Skip to content

[AnVIL DX] Add AnVIL datasets to Google Datasets catalog #4807

@NoopDog

Description

@NoopDog

Add AnVIL datasets to the Google Dataset Search catalog so they're discoverable from Google. This is done by embedding schema.org Dataset JSON-LD on dataset detail pages — Google's crawler picks it up.

Companion to galaxyproject/brc-analytics#1264 and #4806.

Reference implementation

NCPI Dataset Catalog has already shipped this for studies.
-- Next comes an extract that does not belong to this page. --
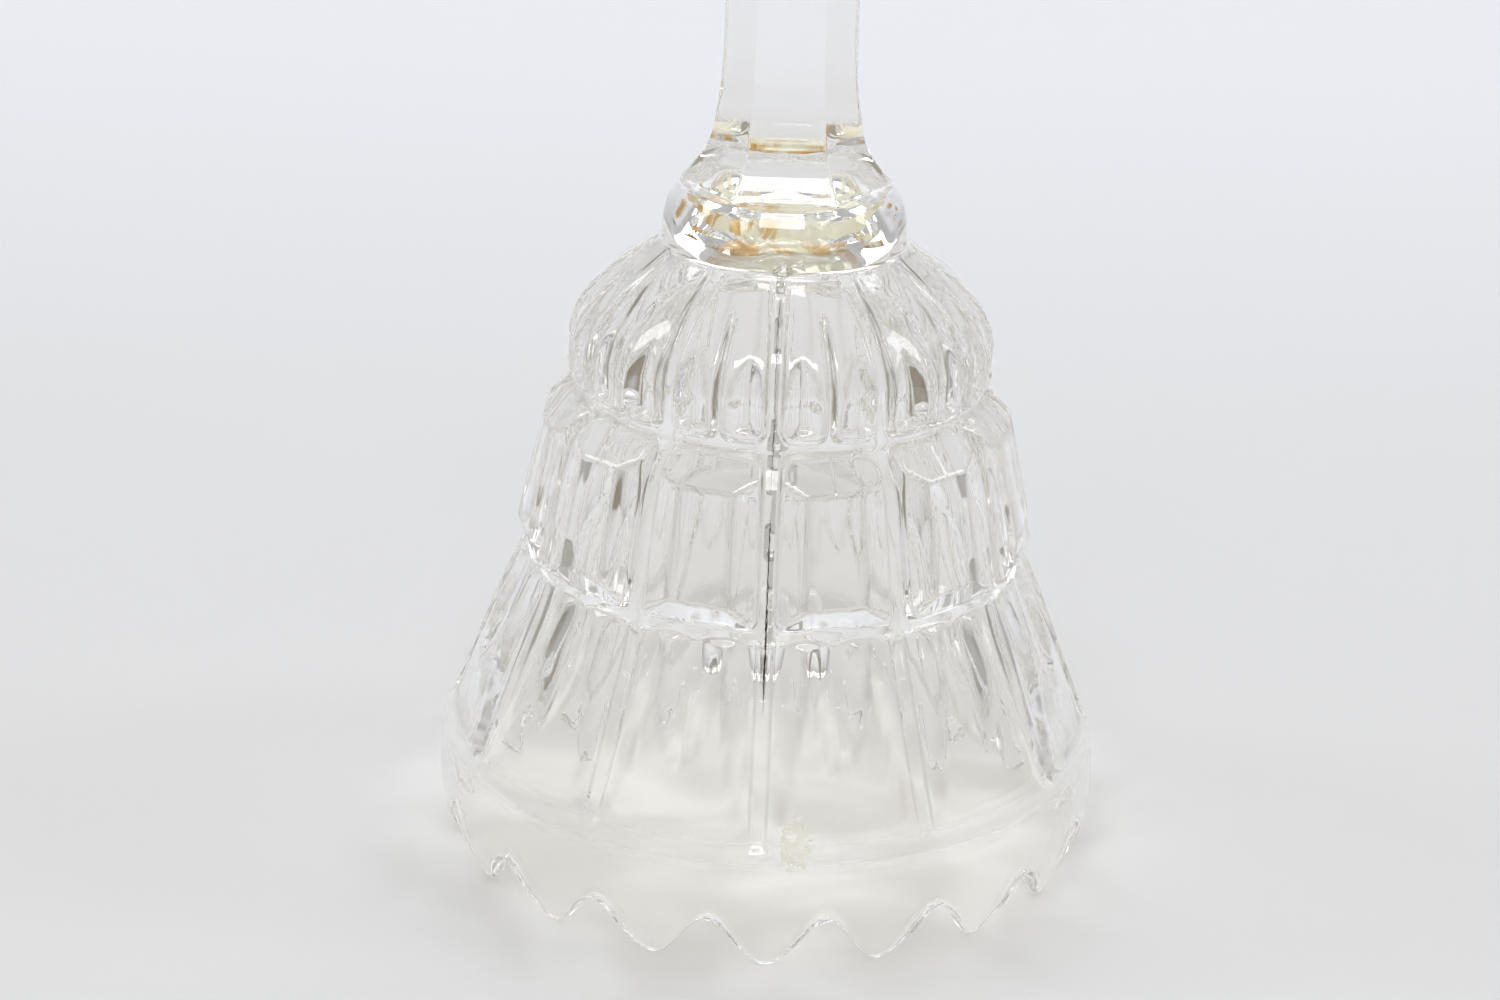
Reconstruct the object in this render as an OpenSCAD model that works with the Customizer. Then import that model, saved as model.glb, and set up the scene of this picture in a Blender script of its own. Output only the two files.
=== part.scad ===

Mirror their pattern:

Google Dataset required + recommended fields

Per Google's Dataset structured data guidelines:

Required

  • name — descriptive title
  • description — 50–5000 characters

Recommended

  • identifier, url, sameAs
  • creator, funder, license
  • distribution (with contentUrl, encodingFormat)
  • keywords, variableMeasured, measurementTechnique
  • spatialCoverage, temporalCoverage
  • includedInDataCatalog, isAccessibleForFree, version, citation

Initial mapping — AnVIL dataset (DatasetEntity) → Dataset

Source entity at app/apis/azul/anvil-cmg/common/entities.ts (DatasetEntity).

schema.org field Source / value
@context "https://schema.org"
@type "Dataset"
name title (fall back to dataset_id)
description description — strip HTML, truncate to 5000 chars (pad to ≥50 chars from title/consortium when needed)
identifier [dataset_id, ...registered_identifier] (e.g. dbGaP phs accessions)
url ${browserURL}/datasets/${dataset_id}
sameAs dbGaP and other registered identifier URLs derived from registered_identifier
includedInDataCatalog { "@type": "DataCatalog", name: "AnVIL Data Explorer", url: browserURL }
isAccessibleForFree Map from accessible / data use restrictions (datasets behind controlled access → false)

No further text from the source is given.